A doubt about 'convergence in distribution implies convergence in probability generating function'

Question

Suppose $X$ and $(X_n)_{n\ge1}$ are discrete random variables having non-negative integer values such that $$ \lim_{n\to \infty}P(X_n=k)=P(X=k)$$ holds for each $k\ge0.$ And suppose PGF of $X$ is $f$ and that of $(X_n)_{n\ge1}$ are $(f_n)_{n\ge1}.$ Then I am supposed to prove that $$ \lim_{n\to \infty}f_n(s)=f(s)$$ for any $s\in [-1,1].$ Using standard analysis, I can deal with the case $|s|<1$ and the case $s=1$ is trivial.

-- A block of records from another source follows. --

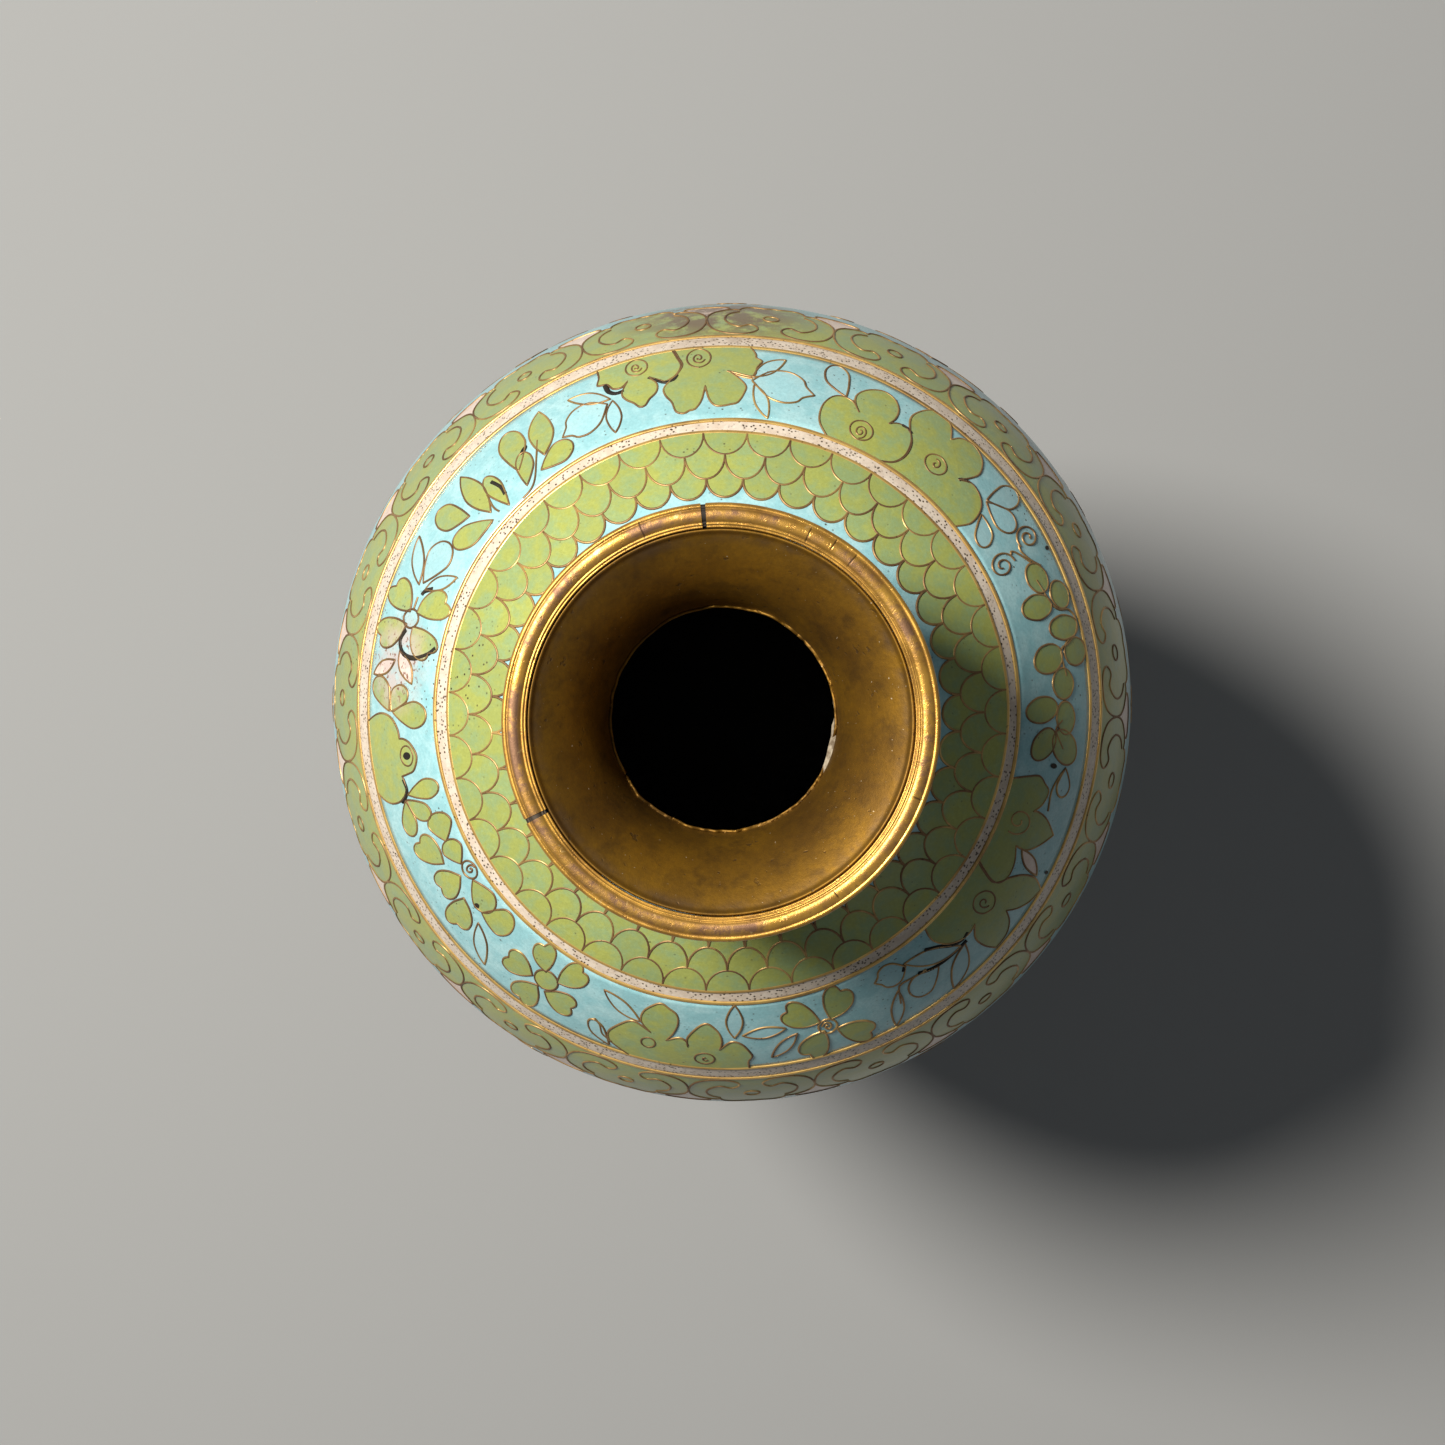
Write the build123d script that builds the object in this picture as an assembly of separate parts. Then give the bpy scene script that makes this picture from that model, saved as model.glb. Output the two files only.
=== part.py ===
from build123d import *
from math import acos, asin, cos, degrees, pi, sin
import os

# Cloisonne vase. Driving dimensions are in millimetres and angles in degrees.
# Heights are measured up from the surface that the foot stands on, on the finished enamel surface.
vase_height = 230.0
belly_radius = 59.5
belly_height = 142.0
shoulder_round = 63.0        # radius of the swelling curve from belly to shoulder, seen from the side
lower_round = 215.0          # radius of the long curve from belly down to the ankle
neck_radius = 16.2
neck_round = 16.5            # radius of the hollow curve from shoulder through neck to lip
lip_height = 227.2           # where the neck wall ends under the brass rim
waist_radius = 30.8
foot_round = 48.0            # radius of the hollow curve of the flared foot
foot_rim_height = 5.0

enamel = 0.7                 # fused glass on the outside
copper = 0.8                 # raised sheet of the body
lining = 0.5                 # counter enamel on the inside
wire_width = 0.45            # flat brass wire, stood on edge
wire_proud = 0.1             # how far a polished wire stands above the glass

rim_radius = 26.5
rim_inner_radius = 24.0
rim_seam_angles = (94.7, 206.9)
rim_seam_gap = 0.35
spigot_top = 214.0           # the funnel laps inside the shoulder's collar below this height
spigot_bottom = 206.0
foot_joint_height = 30.0
foot_lap = 4.0
strap_half_height = 4.0      # copper strap behind the belly seam
floor_flange = 5.0

ring_wire_heights = {
    "scale_collar_wire": 189.8,
    "flower_band_top_wire": 188.2,
    "flower_band_bottom_wire": 174.8,
    "ruyi_collar_wire": 171.5,
    "body_bottom_wire": 76.0,
    "lappet_band_top_wire": 73.4,
    "lappet_band_bottom_wire": 42.0,
    "ankle_band_top_wire": 39.6,
    "foot_wire": 26.0,
}
scale_tip_height = 195.9     # top of the scale collar
ruyi_tip_height = 157.0      # lowest points of the ruyi collar

ruyi_count = 19
ruyi_first_angle = 8.1
belly_flower_count = 6
belly_flower_height = 118.0
belly_flower_petals = 8
belly_flower_radius = 21.0
lappet_count = 16

# Flowers on the shoulder: angle round the vase, share of the way down the band, petal count, radius.
shoulder_flowers = (
    (49.0, 0.44, 6, 5.2), (64.0, 0.46, 6, 4.9), (93.0, 0.55, 5, 5.4), (105.5, 0.55, 5, 4.6),
    (163.0, 0.55, 5, 4.6), (187.0, 0.62, 6, 4.8), (205.0, 0.46, 6, 5.2), (218.5, 0.42, 5, 4.8),
    (235.9, 0.45, 5, 5.3), (256.0, 0.50, 5, 4.6), (268.0, 0.55, 5, 4.8), (288.3, 0.51, 5, 5.2),
    (322.0, 0.50, 6, 5.4), (340.4, 0.45, 6, 5.4),
)

# The outside of the vase, seen from the side, is four round stretches, each tangent to the next.
shoulder_turn = acos(1 - (belly_radius - neck_radius) / (shoulder_round + neck_round))
neck_height = belly_height + (shoulder_round + neck_round) * sin(shoulder_turn)
shoulder_top = belly_height + shoulder_round * sin(shoulder_turn)
lower_turn = acos(1 - (belly_radius - waist_radius) / (lower_round + foot_round))
waist_height = belly_height - (lower_round + foot_round) * sin(lower_turn)
ankle_height = belly_height - lower_round * sin(lower_turn)

# Each stretch: its top, its centre (radius, height), its own radius, and 1 for swelling or -1 for hollow.
stretches = (
    (ankle_height, waist_radius + foot_round, waist_height, foot_round, -1),
    (belly_height, belly_radius - lower_round, belly_height, lower_round, 1),
    (shoulder_top, belly_radius - shoulder_round, belly_height, shoulder_round, 1),
    (vase_height, neck_radius + neck_round, neck_height, neck_round, -1),
)


def stretch_at(z):
    for stretch in stretches:
        if z <= stretch[0] + 1e-6:
            return stretch
    return stretches[-1]


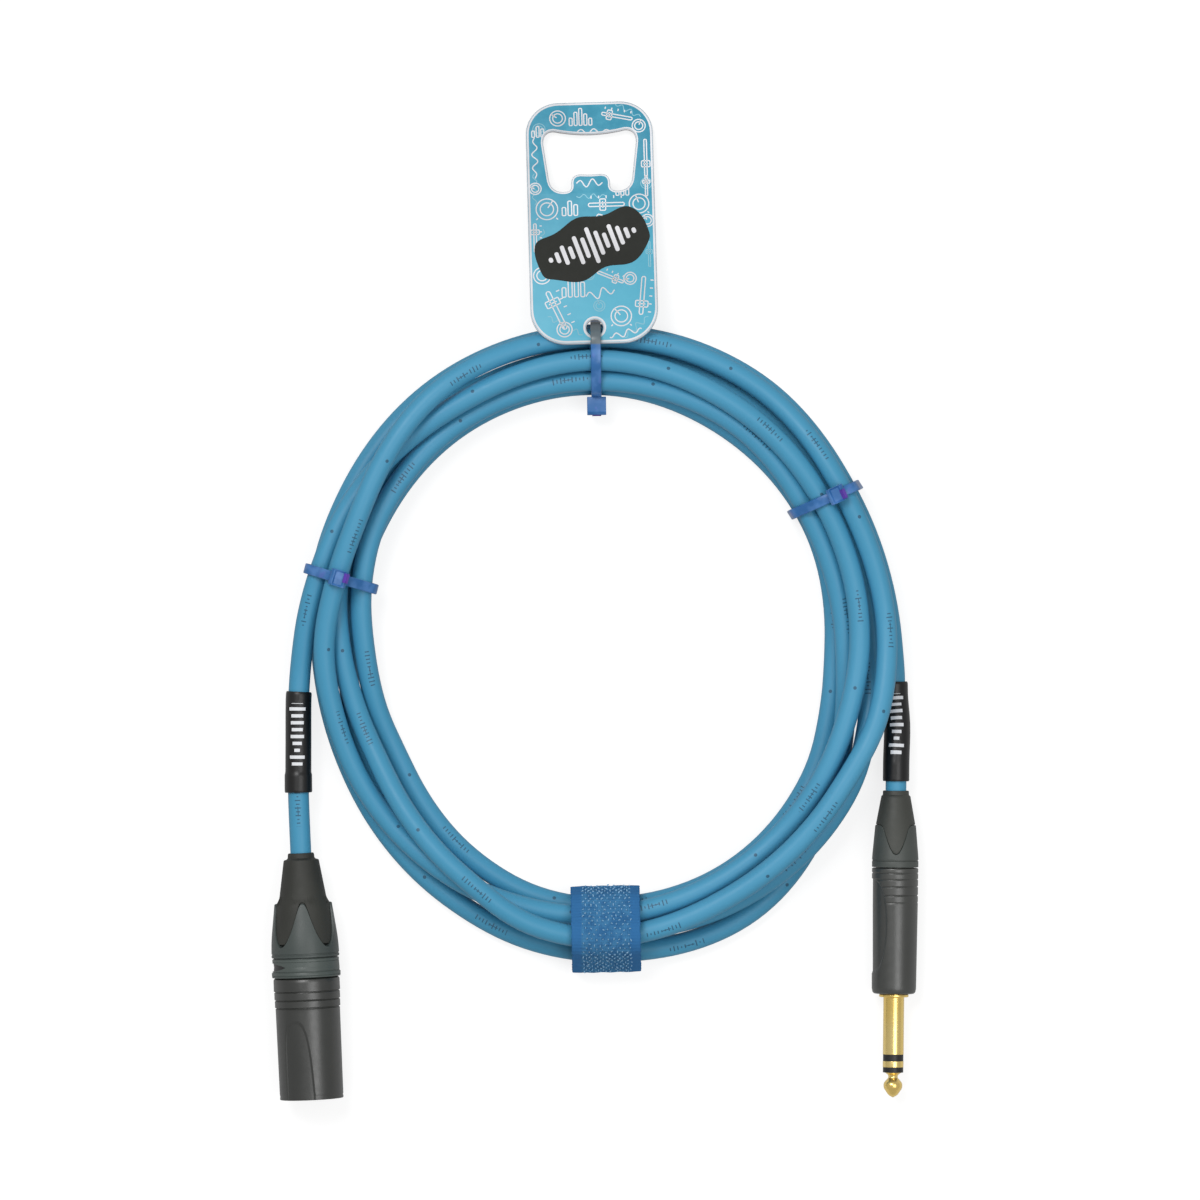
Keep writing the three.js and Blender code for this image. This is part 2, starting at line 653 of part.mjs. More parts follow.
function placeAcross(mesh, angle) {
  mesh.applyMatrix4(sectionBasis(angle));
  return mesh;
}

function sideTie(name, tie) {
  const outlines = bandOutlines(strandsWithin(tie.angle, tie.width / 2), tie.thickness);
  const [left, right] = [tie.head - 2, tie.head + 2].map((x) => topOf(outlines.outer, x));
  const head = tieHead(5.6, 3.6, 5.2)
    .rotateZ(Math.atan2(right - left, 4))
    .translate(tie.head, (left + right) / 2 - 0.5, 0);
  return placeAcross(meshOf(name, join(bandGeometry(outlines, tie.width), head), tieNylon), tie.angle);
}

// Where the outermost top strand passes beneath the tag's rim.
const outerStrand = finePath
  .filter((point) => Math.abs(point.x) < 8 && point.y > 0)
  .reduce((a, b) => (b.y * 2 + b.z > a.y * 2 + a.z ? b : a));
const hingeHeight = outerStrand.z + tag.clearance;

// The top tie also goes round the tag's rim and down through its hole. Its head is at the inner side.
function tagTie() {
  const circles = strandsWithin(topTie.angle, topTie.width / 2);
  circles.push({ x: tag.hingeY - coilCentre.y, y: hingeHeight, radius: tag.loop });
  const outlines = bandOutlines(circles, topTie.thickness);
  const inside = Math.min(...outlines.inner.map(([x]) => x));
  const head = tieHead(6, 5.2, 6).rotateZ(Math.PI / 2).translate(inside - gap, 7.2, 0);
  return placeAcross(meshOf("top_tie", join(bandGeometry(outlines, topTie.width), head), tieNylon), topTie.angle);
}

// The part of a convex outline above a height, from its inner end over the top to its outer end.
function clippedAbove(outline, height) {
  const ends = outline.flatMap((a, i) => {
    const b = outline[(i + 1) % outline.length];
    if ((a[1] - height) * (b[1] - height) >= 0) return [];
    const u = (height - a[1]) / (b[1] - a[1]);
    return [[a[0] + u * (b[0] - a[0]), height]];
  });
  return [...ends, ...outline.filter(([, y]) => y > height)].sort((a, b) => a[0] - b[0]);
}

// The strap's flap follows the band's upper side, from its inner tip to its outer tip.
function flapOutline(circles) {
  const start = slack + strap.thickness + gap;
  const [inside, outside] = [start, start + strap.flap].map((offset) =>
    clippedAbove(hullOutline(circles, offset), strap.flapFoot));
  return [...inside, ...outside.reverse()];
}

function strapPieces() {
  const circles = strandsWithin(strap.angle, strap.width / 2);
  circles.push({ x: strap.inner, y: strap.tip, radius: 0.4 }, { x: strap.outer, y: strap.tip, radius: 0.4 });
  const outlines = bandOutlines(circles, strap.thickness);
  const flap = extruded(polygon(flapOutline(circles)), strap.width).translate(0, 0, -strap.width / 2);
  const hinge = vector(Math.min(...flapOutline(circles).map(([x]) => x)) + 0.3, strap.flapFoot, 0)
    .applyMatrix4(sectionBasis(strap.angle));
  console.log(`strap flap hinge ${hinge.toArray().map((value) => value.toFixed(2))}`);
  return [
    placeAcross(meshOf("strap_band", bandGeometry(outlines, strap.width), strapFabric), strap.angle),
    placeAcross(meshOf("strap_flap", flap, strapFabric), strap.angle),
  ];
}

// ---- tag ----------------------------------------------------------------------------------------
function roundedPlate() {
  const { width, rim, length } = tag;
  const [half, low, high] = [width / 2, 11, 10];
  const shape = new THREE.Shape();
  shape.moveTo(-half + low, -rim);
  shape.lineTo(half - low, -rim);
  shape.absarc(half - low, low - rim, low, -Math.PI / 2, 0, false);
  shape.absarc(half - high, length - high, high, 0, Math.PI / 2, false);
  shape.absarc(high - half, length - high, high, Math.PI / 2, Math.PI, false);
  shape.absarc(low - half, low - rim, low, Math.PI, Math.PI * 1.5, false);
  shape.closePath();
  return shape;
}

// The bottle opener's mouth: a dipped top edge, sides that taper, and two lobes beside a tongue.
function openerMouth() {
  const [bottom, top] = [47.0, 66.4];
  const path = new THREE.Path();
  path.moveTo(-6, bottom + 2.4);
  path.quadraticCurveTo(-5.6, bottom, -8.2, bottom);
  path.quadraticCurveTo(-12.4, bottom, -12.8, bottom + 4.5);
  path.lineTo(-14.2, top - 4);
  path.quadraticCurveTo(-14.4, top, -11, top);
  path.quadraticCurveTo(0, top - 2.6, 11, top);
  path.quadraticCurveTo(14.4, top, 14.2, top - 4);
  path.lineTo(12.8, bottom + 4.5);
  path.quadraticCurveTo(12.4, bottom, 8.2, bottom);
  path.quadraticCurveTo(5.6, bottom, 6, bottom + 2.4);
  path.quadraticCurveTo(6, bottom + 5.5, 3, bottom + 5.5);
  path.lineTo(-3, bottom + 5.5);
  path.quadraticCurveTo(-6, bottom + 5.5, -6, bottom + 2.4);
  return path;
}

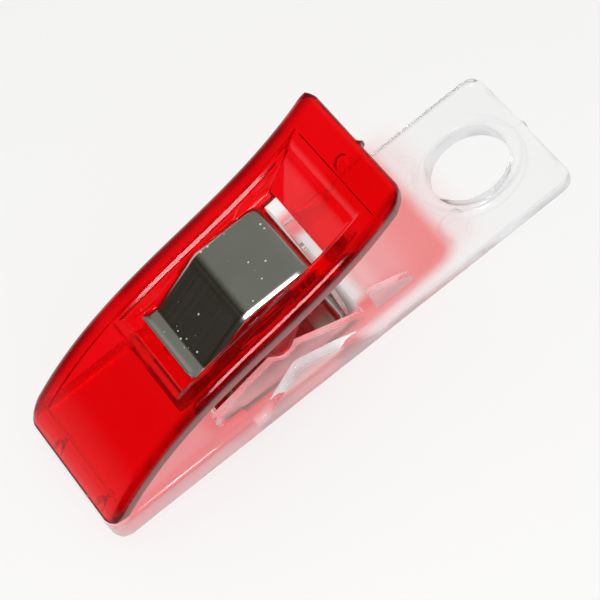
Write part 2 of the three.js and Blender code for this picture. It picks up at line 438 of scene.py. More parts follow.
plasticLook = {  # what both plastics share
    "cloudDetail": 3.0,
    "dustSize": 0.22,
    "paintedShadePatches": (0.22, 0.50),  # from bare to full, the cloud values of the blotches of painted shade in the darker rim
    "paintedRimPower": 6.0,  # the higher, the closer to the edge the rim's painted shade is dark without blotches
    "coatIor": 2.1,
    "coatRoughness": 0.35,
    "hazeGain": 1.6,
    "dustRough": 0.4,
    "wallRough": 0.45,
    "lineHeight": 0.35,
    "dustHeight": 1.5,
    "bumpDistance": 0.0002,
    "tail": (0.0060, 0.0105),  # x in metres from which the painted shadow turns to the tail's deeper one, and where it is full
}


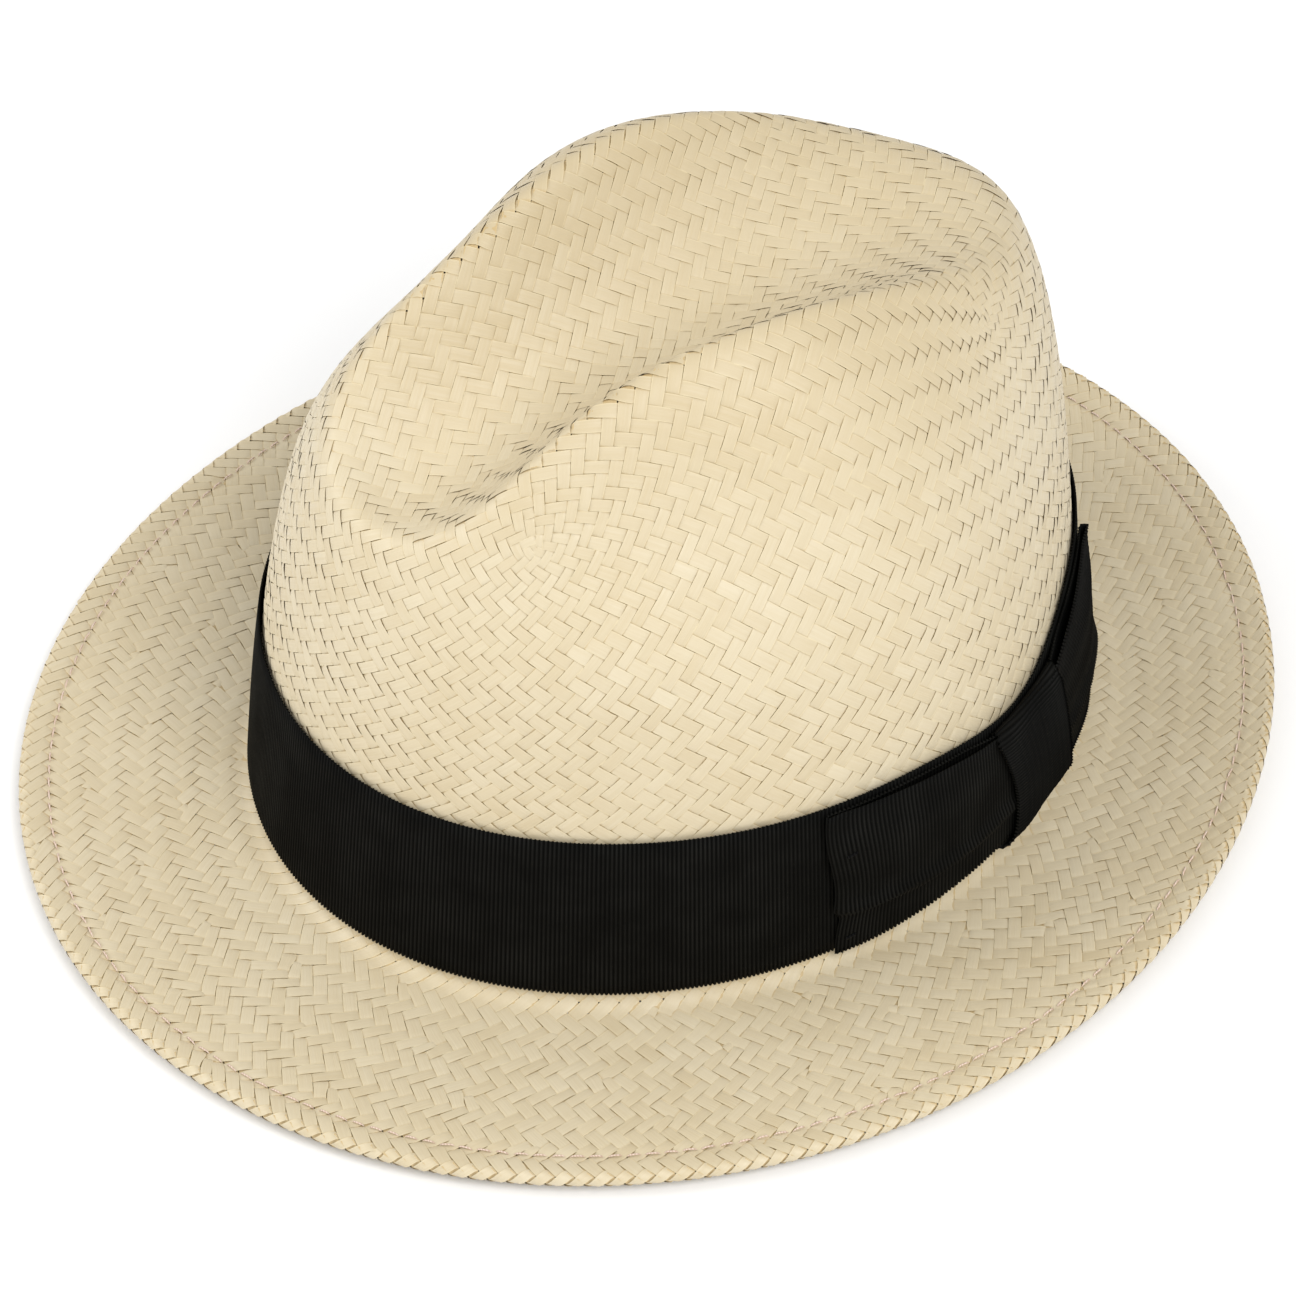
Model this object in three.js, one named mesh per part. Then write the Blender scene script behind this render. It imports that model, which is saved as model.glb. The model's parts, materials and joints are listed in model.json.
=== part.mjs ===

But I am painfully stuck for $s=(-1).$ How to show $$\lim_{n\to\infty} f_n(-1)=f(-1) ?$$

Answer 1

What you need is $E(-1)^{X_n} \to E(-1)^{X}$. This is same as $P\{X_n$even$\}$-$P\{X_n$odd$\}$ $\to$ $P\{X$even$\}$-$P\{X$odd$\}$. It is enough to show that $P\{X_n$even$\}$ $\to$ $P\{X$even$\}$. Given $\epsilon >0$ choose $N$ such that $P\{X>N\}<\epsilon$. Since $P\{X_n=k\} \to P\{X=k\}$ for eack $k \leq N$ we get $P\{X_n \leq N\} \to P\{X \leq N\}$. Hence $P\{X_n > N\} \to P\{X > N\} < \epsilon$. It follows that $P\{X_n > N\} <\epsilon $ for $n$ sufficiently large, say $n \geq m$. Now, for $n \geq m$, (denoting sum over even values of $i$ by $\sum') $$|P\{X_n \in \{0,2,4,...\}\}-P\{X \in \{0,2,4,...\}\}| \leq \sum_{i=1}^{N}' |P\{X_n=i\}-P\{X=i\}|+2\epsilon$ since $|\sum_{i=N+1}^{\infty}' P\{X_n=i\}-P\{X=i\}|=|P\{X_n >N\}-P\{X>N\}| <P\{X_n>N\}+P\{X>N\}<2\epsilon$. Since the finite sum here also tends to 0 as $n \to \infty$ the proof is complete.